Task objective. Reproduce the entries shown below only from the line with "Write part 2" down to the line with "return dict(Height=times(group, total, 0.333))", keeping both end lines and copying each one exactly.

Working data.
● ● ● ● ● ● ●
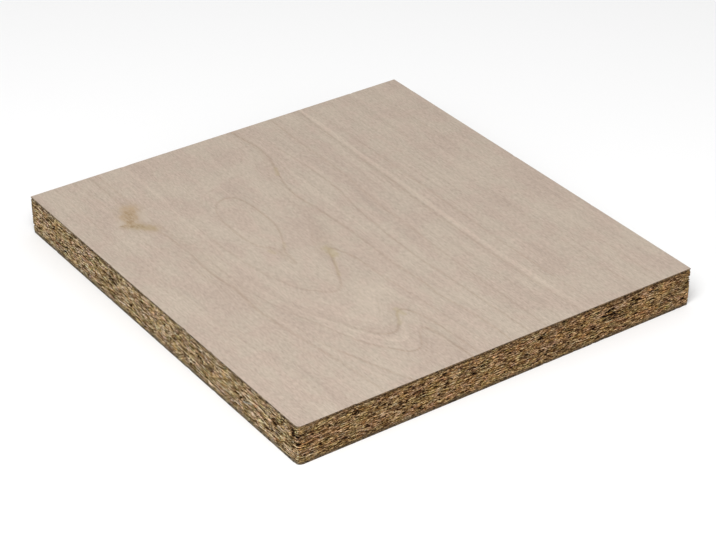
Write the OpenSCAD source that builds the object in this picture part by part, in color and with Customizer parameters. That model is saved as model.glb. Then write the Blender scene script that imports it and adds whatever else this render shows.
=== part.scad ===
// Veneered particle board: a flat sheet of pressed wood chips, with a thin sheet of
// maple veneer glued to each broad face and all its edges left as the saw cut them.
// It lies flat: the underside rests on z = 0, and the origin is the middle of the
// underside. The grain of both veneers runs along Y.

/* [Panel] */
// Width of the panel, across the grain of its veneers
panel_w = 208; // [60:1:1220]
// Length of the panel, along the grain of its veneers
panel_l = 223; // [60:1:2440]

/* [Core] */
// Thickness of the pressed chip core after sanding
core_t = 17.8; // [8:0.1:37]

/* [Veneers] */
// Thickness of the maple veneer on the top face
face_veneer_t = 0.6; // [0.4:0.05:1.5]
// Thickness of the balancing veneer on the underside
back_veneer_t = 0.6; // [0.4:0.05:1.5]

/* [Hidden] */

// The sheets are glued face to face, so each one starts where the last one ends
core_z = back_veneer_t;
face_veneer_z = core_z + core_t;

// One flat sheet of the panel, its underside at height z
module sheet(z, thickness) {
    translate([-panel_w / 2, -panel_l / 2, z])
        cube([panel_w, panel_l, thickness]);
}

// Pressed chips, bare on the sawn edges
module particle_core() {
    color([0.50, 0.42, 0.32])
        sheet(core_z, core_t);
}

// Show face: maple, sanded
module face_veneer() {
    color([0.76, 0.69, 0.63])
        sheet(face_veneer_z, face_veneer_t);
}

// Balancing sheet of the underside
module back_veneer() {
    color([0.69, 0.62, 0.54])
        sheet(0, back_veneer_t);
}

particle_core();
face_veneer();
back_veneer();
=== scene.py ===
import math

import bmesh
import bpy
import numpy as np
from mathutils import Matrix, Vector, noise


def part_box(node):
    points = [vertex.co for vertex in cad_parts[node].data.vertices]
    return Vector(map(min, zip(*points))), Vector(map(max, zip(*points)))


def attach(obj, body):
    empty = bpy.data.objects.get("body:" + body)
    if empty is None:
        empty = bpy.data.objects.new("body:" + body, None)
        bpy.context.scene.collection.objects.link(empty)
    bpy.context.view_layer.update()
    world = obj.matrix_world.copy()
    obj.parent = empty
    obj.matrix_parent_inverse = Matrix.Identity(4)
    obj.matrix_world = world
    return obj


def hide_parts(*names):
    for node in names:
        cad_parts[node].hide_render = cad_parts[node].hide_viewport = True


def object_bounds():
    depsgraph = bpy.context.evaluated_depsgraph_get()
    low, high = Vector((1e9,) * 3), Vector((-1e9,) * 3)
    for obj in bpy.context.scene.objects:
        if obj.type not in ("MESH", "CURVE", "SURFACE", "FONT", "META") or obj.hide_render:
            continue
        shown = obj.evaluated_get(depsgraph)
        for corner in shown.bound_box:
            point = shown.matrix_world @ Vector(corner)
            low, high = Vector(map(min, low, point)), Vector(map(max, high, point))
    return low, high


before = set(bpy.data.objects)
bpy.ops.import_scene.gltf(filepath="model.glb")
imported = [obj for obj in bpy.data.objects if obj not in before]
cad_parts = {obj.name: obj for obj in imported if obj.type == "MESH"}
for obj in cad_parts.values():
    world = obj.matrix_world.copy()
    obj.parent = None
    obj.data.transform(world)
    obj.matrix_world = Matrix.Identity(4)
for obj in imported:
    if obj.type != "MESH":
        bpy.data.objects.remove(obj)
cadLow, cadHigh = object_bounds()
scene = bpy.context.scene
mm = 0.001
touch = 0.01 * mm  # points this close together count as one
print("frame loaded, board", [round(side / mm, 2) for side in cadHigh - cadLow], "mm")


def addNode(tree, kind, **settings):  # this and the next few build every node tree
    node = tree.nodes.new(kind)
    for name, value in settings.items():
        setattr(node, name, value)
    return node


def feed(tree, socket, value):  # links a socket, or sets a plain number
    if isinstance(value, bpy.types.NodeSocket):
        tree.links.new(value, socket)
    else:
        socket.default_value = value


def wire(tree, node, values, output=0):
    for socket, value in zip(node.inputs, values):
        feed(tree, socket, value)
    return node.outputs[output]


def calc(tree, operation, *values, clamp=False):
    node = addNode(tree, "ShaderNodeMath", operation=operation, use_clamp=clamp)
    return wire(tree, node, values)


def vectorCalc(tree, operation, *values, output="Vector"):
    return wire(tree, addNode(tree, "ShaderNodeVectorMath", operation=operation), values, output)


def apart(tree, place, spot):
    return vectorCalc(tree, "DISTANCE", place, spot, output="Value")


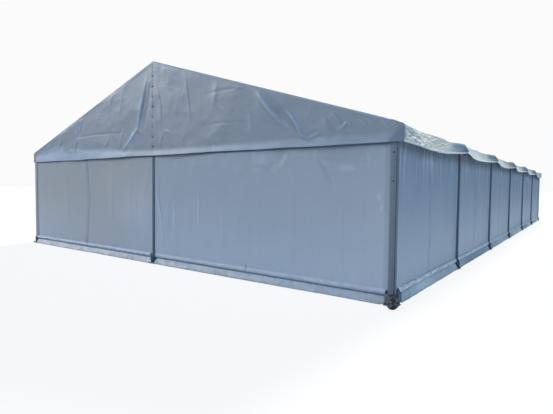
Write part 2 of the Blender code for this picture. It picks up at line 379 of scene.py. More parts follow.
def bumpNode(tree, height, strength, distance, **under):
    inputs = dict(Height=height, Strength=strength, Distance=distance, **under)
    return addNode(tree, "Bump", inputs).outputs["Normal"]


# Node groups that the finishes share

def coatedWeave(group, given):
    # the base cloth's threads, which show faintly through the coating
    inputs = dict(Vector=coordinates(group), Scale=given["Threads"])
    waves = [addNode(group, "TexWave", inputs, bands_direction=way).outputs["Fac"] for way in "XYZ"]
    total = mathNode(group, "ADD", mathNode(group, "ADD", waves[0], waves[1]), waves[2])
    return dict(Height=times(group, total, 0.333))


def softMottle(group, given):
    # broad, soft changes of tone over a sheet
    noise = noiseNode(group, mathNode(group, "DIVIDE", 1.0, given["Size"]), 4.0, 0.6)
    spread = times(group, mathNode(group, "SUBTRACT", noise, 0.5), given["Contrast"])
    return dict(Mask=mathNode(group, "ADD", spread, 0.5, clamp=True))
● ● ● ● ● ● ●
Worked answer.
Write part 2 of the Blender code for this picture. It picks up at line 379 of scene.py. More parts follow.
def bumpNode(tree, height, strength, distance, **under):
    inputs = dict(Height=height, Strength=strength, Distance=distance, **under)
    return addNode(tree, "Bump", inputs).outputs["Normal"]


# Node groups that the finishes share

def coatedWeave(group, given):
    # the base cloth's threads, which show faintly through the coating
    inputs = dict(Vector=coordinates(group), Scale=given["Threads"])
    waves = [addNode(group, "TexWave", inputs, bands_direction=way).outputs["Fac"] for way in "XYZ"]
    total = mathNode(group, "ADD", mathNode(group, "ADD", waves[0], waves[1]), waves[2])
    return dict(Height=times(group, total, 0.333))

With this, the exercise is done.